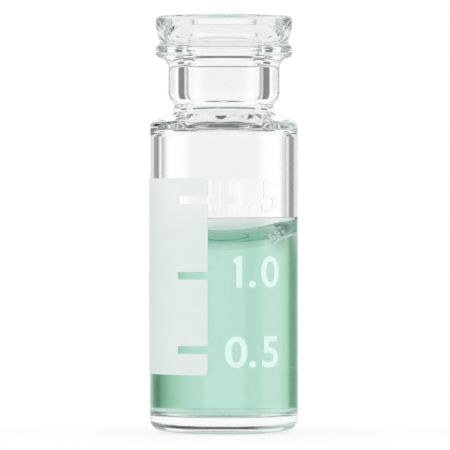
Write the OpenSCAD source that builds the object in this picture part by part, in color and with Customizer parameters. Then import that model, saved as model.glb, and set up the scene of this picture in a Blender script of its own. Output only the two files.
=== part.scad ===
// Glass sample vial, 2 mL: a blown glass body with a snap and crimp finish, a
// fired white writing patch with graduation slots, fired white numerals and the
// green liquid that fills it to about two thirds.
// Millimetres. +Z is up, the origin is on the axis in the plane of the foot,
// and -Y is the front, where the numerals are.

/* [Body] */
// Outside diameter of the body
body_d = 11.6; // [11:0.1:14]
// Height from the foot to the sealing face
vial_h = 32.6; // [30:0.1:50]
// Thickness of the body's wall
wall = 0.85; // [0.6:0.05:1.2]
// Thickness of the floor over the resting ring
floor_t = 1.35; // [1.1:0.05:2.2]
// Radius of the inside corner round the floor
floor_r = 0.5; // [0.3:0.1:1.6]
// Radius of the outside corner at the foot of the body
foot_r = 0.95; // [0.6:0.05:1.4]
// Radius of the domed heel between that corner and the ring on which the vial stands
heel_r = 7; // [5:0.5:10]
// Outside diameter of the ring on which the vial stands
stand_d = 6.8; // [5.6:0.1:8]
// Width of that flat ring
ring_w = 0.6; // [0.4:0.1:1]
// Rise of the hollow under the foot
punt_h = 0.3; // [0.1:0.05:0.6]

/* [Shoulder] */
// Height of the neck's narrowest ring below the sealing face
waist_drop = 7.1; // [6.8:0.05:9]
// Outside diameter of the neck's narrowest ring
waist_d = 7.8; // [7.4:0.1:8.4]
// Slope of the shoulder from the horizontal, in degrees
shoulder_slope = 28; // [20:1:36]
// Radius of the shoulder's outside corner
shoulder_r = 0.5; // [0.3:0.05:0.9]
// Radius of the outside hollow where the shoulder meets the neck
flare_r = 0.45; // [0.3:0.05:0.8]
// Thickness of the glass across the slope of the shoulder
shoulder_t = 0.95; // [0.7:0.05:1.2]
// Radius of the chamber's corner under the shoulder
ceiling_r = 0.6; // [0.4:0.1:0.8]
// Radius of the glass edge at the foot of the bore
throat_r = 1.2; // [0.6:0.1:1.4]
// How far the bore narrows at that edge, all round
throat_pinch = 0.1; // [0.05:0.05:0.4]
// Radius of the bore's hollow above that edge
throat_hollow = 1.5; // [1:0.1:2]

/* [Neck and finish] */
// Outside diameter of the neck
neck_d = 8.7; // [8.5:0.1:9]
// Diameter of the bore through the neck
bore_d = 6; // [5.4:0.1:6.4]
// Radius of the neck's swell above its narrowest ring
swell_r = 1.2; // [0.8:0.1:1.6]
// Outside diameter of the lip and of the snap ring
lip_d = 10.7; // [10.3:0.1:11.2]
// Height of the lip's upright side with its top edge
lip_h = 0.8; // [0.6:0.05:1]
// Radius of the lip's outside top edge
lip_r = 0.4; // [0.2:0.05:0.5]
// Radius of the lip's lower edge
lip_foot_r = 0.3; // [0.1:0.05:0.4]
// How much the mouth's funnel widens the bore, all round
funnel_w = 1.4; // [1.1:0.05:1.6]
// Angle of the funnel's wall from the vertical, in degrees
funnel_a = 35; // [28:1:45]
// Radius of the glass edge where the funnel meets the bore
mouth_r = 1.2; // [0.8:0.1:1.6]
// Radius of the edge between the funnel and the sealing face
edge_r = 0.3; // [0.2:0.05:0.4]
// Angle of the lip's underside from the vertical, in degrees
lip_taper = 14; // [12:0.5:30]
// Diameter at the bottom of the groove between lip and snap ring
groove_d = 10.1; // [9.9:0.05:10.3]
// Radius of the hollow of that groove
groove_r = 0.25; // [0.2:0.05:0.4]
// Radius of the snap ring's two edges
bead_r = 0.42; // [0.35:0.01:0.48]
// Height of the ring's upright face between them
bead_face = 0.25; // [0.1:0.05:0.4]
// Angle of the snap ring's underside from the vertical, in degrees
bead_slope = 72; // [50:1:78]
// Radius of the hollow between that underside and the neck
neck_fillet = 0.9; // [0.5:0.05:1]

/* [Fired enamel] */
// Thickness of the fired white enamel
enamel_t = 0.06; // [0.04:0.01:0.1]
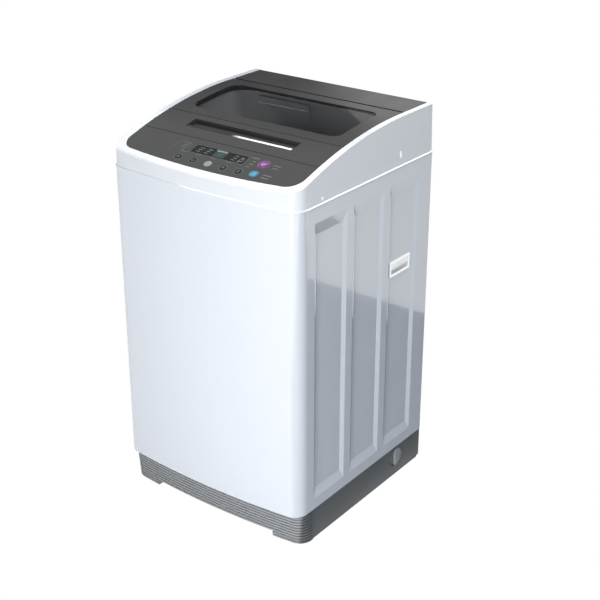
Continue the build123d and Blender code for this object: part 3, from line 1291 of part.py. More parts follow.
□ □ □ □
● EXERCISE TASK:
The first line of the records and every line down to the line with "the numerals are." must be quoted exactly; leave out all else.

● EXERCISE OUTPUT:
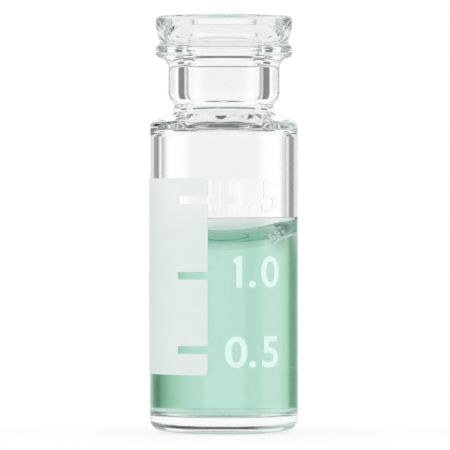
Write the OpenSCAD source that builds the object in this picture part by part, in color and with Customizer parameters. Then import that model, saved as model.glb, and set up the scene of this picture in a Blender script of its own. Output only the two files.
=== part.scad ===
// Glass sample vial, 2 mL: a blown glass body with a snap and crimp finish, a
// fired white writing patch with graduation slots, fired white numerals and the
// green liquid that fills it to about two thirds.
// Millimetres. +Z is up, the origin is on the axis in the plane of the foot,
// and -Y is the front, where the numerals are.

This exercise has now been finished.